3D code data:
= = = = =

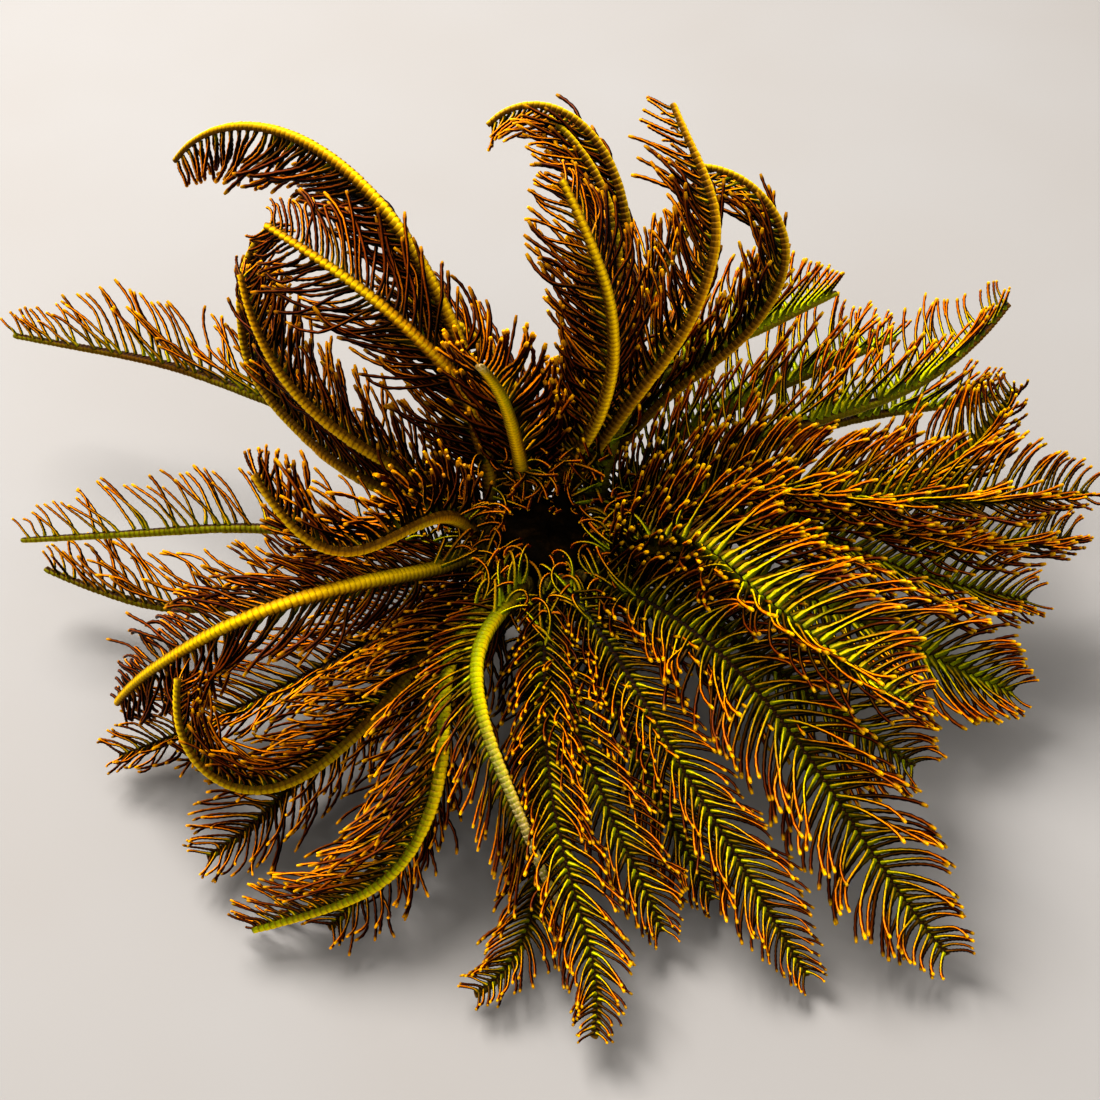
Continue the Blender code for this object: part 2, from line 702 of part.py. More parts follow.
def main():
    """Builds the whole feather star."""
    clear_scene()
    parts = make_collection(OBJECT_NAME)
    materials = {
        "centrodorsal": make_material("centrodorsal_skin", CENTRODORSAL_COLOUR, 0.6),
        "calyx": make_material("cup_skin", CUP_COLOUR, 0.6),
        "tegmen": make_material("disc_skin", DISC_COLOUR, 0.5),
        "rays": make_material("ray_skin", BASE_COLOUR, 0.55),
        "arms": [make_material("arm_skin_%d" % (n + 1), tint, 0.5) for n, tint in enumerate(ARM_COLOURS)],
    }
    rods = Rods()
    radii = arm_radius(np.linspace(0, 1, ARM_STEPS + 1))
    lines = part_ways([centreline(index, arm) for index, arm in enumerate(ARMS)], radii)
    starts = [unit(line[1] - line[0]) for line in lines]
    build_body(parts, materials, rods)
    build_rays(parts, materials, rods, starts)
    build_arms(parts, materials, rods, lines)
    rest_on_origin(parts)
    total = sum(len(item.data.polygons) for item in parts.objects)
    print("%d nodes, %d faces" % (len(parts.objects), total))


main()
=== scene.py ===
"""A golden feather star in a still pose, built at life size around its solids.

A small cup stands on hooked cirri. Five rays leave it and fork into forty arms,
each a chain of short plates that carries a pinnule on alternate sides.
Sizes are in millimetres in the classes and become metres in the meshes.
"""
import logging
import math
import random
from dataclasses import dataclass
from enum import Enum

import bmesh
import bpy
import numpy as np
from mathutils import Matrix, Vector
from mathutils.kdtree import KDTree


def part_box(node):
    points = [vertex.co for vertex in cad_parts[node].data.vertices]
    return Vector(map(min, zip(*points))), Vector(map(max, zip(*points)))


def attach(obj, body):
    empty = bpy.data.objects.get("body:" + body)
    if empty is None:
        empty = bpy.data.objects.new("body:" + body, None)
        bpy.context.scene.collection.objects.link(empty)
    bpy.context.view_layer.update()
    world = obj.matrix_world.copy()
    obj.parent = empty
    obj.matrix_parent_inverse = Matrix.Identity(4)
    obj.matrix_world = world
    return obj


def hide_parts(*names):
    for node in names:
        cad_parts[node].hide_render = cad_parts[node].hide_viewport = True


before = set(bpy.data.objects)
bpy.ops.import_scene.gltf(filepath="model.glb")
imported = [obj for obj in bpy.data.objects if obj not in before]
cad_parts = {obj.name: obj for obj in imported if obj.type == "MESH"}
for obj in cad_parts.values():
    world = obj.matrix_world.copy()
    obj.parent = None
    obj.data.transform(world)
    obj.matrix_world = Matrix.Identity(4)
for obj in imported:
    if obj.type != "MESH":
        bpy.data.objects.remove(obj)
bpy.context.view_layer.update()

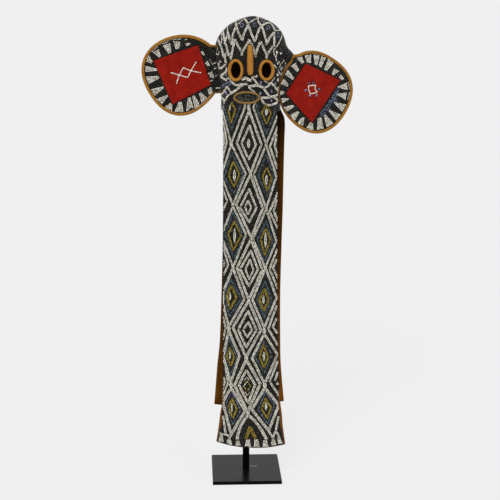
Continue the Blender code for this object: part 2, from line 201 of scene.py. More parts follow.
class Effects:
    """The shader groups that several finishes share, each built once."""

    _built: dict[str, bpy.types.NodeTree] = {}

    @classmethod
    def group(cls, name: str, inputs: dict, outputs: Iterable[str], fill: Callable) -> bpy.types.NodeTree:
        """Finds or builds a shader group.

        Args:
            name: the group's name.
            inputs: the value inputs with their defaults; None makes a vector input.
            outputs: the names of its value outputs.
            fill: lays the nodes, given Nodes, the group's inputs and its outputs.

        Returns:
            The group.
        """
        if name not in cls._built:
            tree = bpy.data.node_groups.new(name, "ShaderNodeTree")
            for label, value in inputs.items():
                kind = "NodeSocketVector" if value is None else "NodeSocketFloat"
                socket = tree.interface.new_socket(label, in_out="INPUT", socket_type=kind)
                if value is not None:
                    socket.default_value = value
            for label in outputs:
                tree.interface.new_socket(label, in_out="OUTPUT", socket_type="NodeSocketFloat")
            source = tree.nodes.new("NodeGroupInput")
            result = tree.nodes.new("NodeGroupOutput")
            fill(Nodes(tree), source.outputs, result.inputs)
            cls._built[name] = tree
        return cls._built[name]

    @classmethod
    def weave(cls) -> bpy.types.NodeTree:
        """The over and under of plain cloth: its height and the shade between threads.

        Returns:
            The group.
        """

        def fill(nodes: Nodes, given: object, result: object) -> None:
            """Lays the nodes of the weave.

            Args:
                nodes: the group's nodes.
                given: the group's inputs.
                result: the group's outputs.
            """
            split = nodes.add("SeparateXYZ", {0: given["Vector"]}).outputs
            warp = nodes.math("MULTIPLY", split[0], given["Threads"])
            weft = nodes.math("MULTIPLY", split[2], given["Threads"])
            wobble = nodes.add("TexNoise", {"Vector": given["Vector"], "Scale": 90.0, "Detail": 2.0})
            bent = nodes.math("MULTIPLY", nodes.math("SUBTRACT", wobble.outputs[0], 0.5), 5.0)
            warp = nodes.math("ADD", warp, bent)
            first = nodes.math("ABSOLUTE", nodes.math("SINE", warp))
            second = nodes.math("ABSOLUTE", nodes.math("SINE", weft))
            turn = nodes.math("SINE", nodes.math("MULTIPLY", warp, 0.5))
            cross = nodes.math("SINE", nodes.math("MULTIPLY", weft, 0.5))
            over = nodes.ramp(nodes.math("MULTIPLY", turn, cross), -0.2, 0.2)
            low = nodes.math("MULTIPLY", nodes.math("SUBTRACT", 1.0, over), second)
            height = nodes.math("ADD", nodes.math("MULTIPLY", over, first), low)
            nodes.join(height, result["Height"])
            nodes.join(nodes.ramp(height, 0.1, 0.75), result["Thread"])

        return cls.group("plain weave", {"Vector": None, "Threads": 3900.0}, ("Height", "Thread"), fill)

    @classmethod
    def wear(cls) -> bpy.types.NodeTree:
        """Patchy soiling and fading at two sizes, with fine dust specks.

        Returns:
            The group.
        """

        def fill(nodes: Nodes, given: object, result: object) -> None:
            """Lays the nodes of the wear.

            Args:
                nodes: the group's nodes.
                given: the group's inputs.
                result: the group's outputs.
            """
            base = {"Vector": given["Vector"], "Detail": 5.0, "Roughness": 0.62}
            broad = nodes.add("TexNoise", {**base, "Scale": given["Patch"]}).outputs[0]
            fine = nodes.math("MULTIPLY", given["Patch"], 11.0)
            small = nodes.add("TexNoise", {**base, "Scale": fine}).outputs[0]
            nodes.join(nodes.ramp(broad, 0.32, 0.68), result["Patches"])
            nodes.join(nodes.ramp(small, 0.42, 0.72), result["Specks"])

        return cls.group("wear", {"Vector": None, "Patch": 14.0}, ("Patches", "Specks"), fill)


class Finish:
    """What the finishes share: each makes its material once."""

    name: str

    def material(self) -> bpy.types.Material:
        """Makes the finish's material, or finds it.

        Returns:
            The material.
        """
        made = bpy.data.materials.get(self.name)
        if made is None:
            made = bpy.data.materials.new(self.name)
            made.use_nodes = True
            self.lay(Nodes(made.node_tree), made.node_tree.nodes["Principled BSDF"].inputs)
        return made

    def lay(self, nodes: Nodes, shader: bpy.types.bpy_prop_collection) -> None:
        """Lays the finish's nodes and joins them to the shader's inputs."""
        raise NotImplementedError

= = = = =

Written problem:
Repeat all of the entries exactly.

Response:
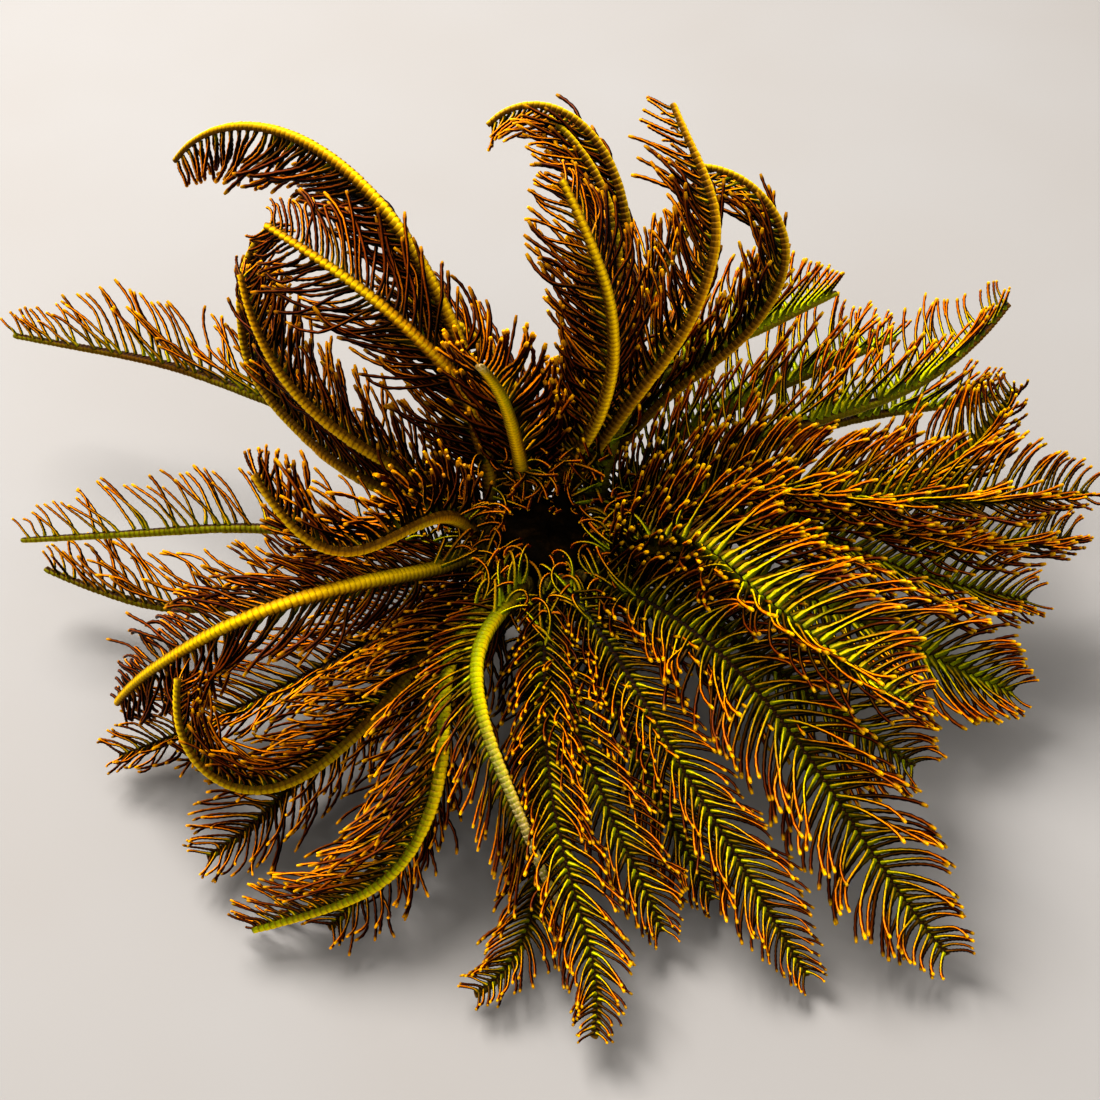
Continue the Blender code for this object: part 2, from line 702 of part.py. More parts follow.
def main():
    """Builds the whole feather star."""
    clear_scene()
    parts = make_collection(OBJECT_NAME)
    materials = {
        "centrodorsal": make_material("centrodorsal_skin", CENTRODORSAL_COLOUR, 0.6),
        "calyx": make_material("cup_skin", CUP_COLOUR, 0.6),
        "tegmen": make_material("disc_skin", DISC_COLOUR, 0.5),
        "rays": make_material("ray_skin", BASE_COLOUR, 0.55),
        "arms": [make_material("arm_skin_%d" % (n + 1), tint, 0.5) for n, tint in enumerate(ARM_COLOURS)],
    }
    rods = Rods()
    radii = arm_radius(np.linspace(0, 1, ARM_STEPS + 1))
    lines = part_ways([centreline(index, arm) for index, arm in enumerate(ARMS)], radii)
    starts = [unit(line[1] - line[0]) for line in lines]
    build_body(parts, materials, rods)
    build_rays(parts, materials, rods, starts)
    build_arms(parts, materials, rods, lines)
    rest_on_origin(parts)
    total = sum(len(item.data.polygons) for item in parts.objects)
    print("%d nodes, %d faces" % (len(parts.objects), total))


main()
=== scene.py ===
"""A golden feather star in a still pose, built at life size around its solids.

A small cup stands on hooked cirri. Five rays leave it and fork into forty arms,
each a chain of short plates that carries a pinnule on alternate sides.
Sizes are in millimetres in the classes and become metres in the meshes.
"""
import logging
import math
import random
from dataclasses import dataclass
from enum import Enum

import bmesh
import bpy
import numpy as np
from mathutils import Matrix, Vector
from mathutils.kdtree import KDTree


def part_box(node):
    points = [vertex.co for vertex in cad_parts[node].data.vertices]
    return Vector(map(min, zip(*points))), Vector(map(max, zip(*points)))


def attach(obj, body):
    empty = bpy.data.objects.get("body:" + body)
    if empty is None:
        empty = bpy.data.objects.new("body:" + body, None)
        bpy.context.scene.collection.objects.link(empty)
    bpy.context.view_layer.update()
    world = obj.matrix_world.copy()
    obj.parent = empty
    obj.matrix_parent_inverse = Matrix.Identity(4)
    obj.matrix_world = world
    return obj


def hide_parts(*names):
    for node in names:
        cad_parts[node].hide_render = cad_parts[node].hide_viewport = True


before = set(bpy.data.objects)
bpy.ops.import_scene.gltf(filepath="model.glb")
imported = [obj for obj in bpy.data.objects if obj not in before]
cad_parts = {obj.name: obj for obj in imported if obj.type == "MESH"}
for obj in cad_parts.values():
    world = obj.matrix_world.copy()
    obj.parent = None
    obj.data.transform(world)
    obj.matrix_world = Matrix.Identity(4)
for obj in imported:
    if obj.type != "MESH":
        bpy.data.objects.remove(obj)
bpy.context.view_layer.update()

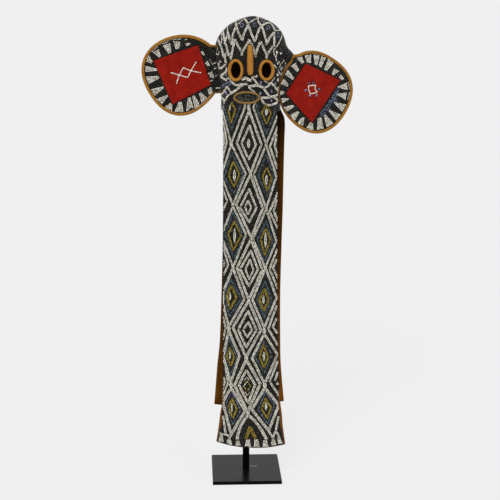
Continue the Blender code for this object: part 2, from line 201 of scene.py. More parts follow.
class Effects:
    """The shader groups that several finishes share, each built once."""

    _built: dict[str, bpy.types.NodeTree] = {}

    @classmethod
    def group(cls, name: str, inputs: dict, outputs: Iterable[str], fill: Callable) -> bpy.types.NodeTree:
        """Finds or builds a shader group.

        Args:
            name: the group's name.
            inputs: the value inputs with their defaults; None makes a vector input.
            outputs: the names of its value outputs.
            fill: lays the nodes, given Nodes, the group's inputs and its outputs.

        Returns:
            The group.
        """
        if name not in cls._built:
            tree = bpy.data.node_groups.new(name, "ShaderNodeTree")
            for label, value in inputs.items():
                kind = "NodeSocketVector" if value is None else "NodeSocketFloat"
                socket = tree.interface.new_socket(label, in_out="INPUT", socket_type=kind)
                if value is not None:
                    socket.default_value = value
            for label in outputs:
                tree.interface.new_socket(label, in_out="OUTPUT", socket_type="NodeSocketFloat")
            source = tree.nodes.new("NodeGroupInput")
            result = tree.nodes.new("NodeGroupOutput")
            fill(Nodes(tree), source.outputs, result.inputs)
            cls._built[name] = tree
        return cls._built[name]

    @classmethod
    def weave(cls) -> bpy.types.NodeTree:
        """The over and under of plain cloth: its height and the shade between threads.

        Returns:
            The group.
        """

        def fill(nodes: Nodes, given: object, result: object) -> None:
            """Lays the nodes of the weave.

            Args:
                nodes: the group's nodes.
                given: the group's inputs.
                result: the group's outputs.
            """
            split = nodes.add("SeparateXYZ", {0: given["Vector"]}).outputs
            warp = nodes.math("MULTIPLY", split[0], given["Threads"])
            weft = nodes.math("MULTIPLY", split[2], given["Threads"])
            wobble = nodes.add("TexNoise", {"Vector": given["Vector"], "Scale": 90.0, "Detail": 2.0})
            bent = nodes.math("MULTIPLY", nodes.math("SUBTRACT", wobble.outputs[0], 0.5), 5.0)
            warp = nodes.math("ADD", warp, bent)
            first = nodes.math("ABSOLUTE", nodes.math("SINE", warp))
            second = nodes.math("ABSOLUTE", nodes.math("SINE", weft))
            turn = nodes.math("SINE", nodes.math("MULTIPLY", warp, 0.5))
            cross = nodes.math("SINE", nodes.math("MULTIPLY", weft, 0.5))
            over = nodes.ramp(nodes.math("MULTIPLY", turn, cross), -0.2, 0.2)
            low = nodes.math("MULTIPLY", nodes.math("SUBTRACT", 1.0, over), second)
            height = nodes.math("ADD", nodes.math("MULTIPLY", over, first), low)
            nodes.join(height, result["Height"])
            nodes.join(nodes.ramp(height, 0.1, 0.75), result["Thread"])

        return cls.group("plain weave", {"Vector": None, "Threads": 3900.0}, ("Height", "Thread"), fill)

    @classmethod
    def wear(cls) -> bpy.types.NodeTree:
        """Patchy soiling and fading at two sizes, with fine dust specks.

        Returns:
            The group.
        """

        def fill(nodes: Nodes, given: object, result: object) -> None:
            """Lays the nodes of the wear.

            Args:
                nodes: the group's nodes.
                given: the group's inputs.
                result: the group's outputs.
            """
            base = {"Vector": given["Vector"], "Detail": 5.0, "Roughness": 0.62}
            broad = nodes.add("TexNoise", {**base, "Scale": given["Patch"]}).outputs[0]
            fine = nodes.math("MULTIPLY", given["Patch"], 11.0)
            small = nodes.add("TexNoise", {**base, "Scale": fine}).outputs[0]
            nodes.join(nodes.ramp(broad, 0.32, 0.68), result["Patches"])
            nodes.join(nodes.ramp(small, 0.42, 0.72), result["Specks"])

        return cls.group("wear", {"Vector": None, "Patch": 14.0}, ("Patches", "Specks"), fill)


class Finish:
    """What the finishes share: each makes its material once."""

    name: str

    def material(self) -> bpy.types.Material:
        """Makes the finish's material, or finds it.

        Returns:
            The material.
        """
        made = bpy.data.materials.get(self.name)
        if made is None:
            made = bpy.data.materials.new(self.name)
            made.use_nodes = True
            self.lay(Nodes(made.node_tree), made.node_tree.nodes["Principled BSDF"].inputs)
        return made

    def lay(self, nodes: Nodes, shader: bpy.types.bpy_prop_collection) -> None:
        """Lays the finish's nodes and joins them to the shader's inputs."""
        raise NotImplementedError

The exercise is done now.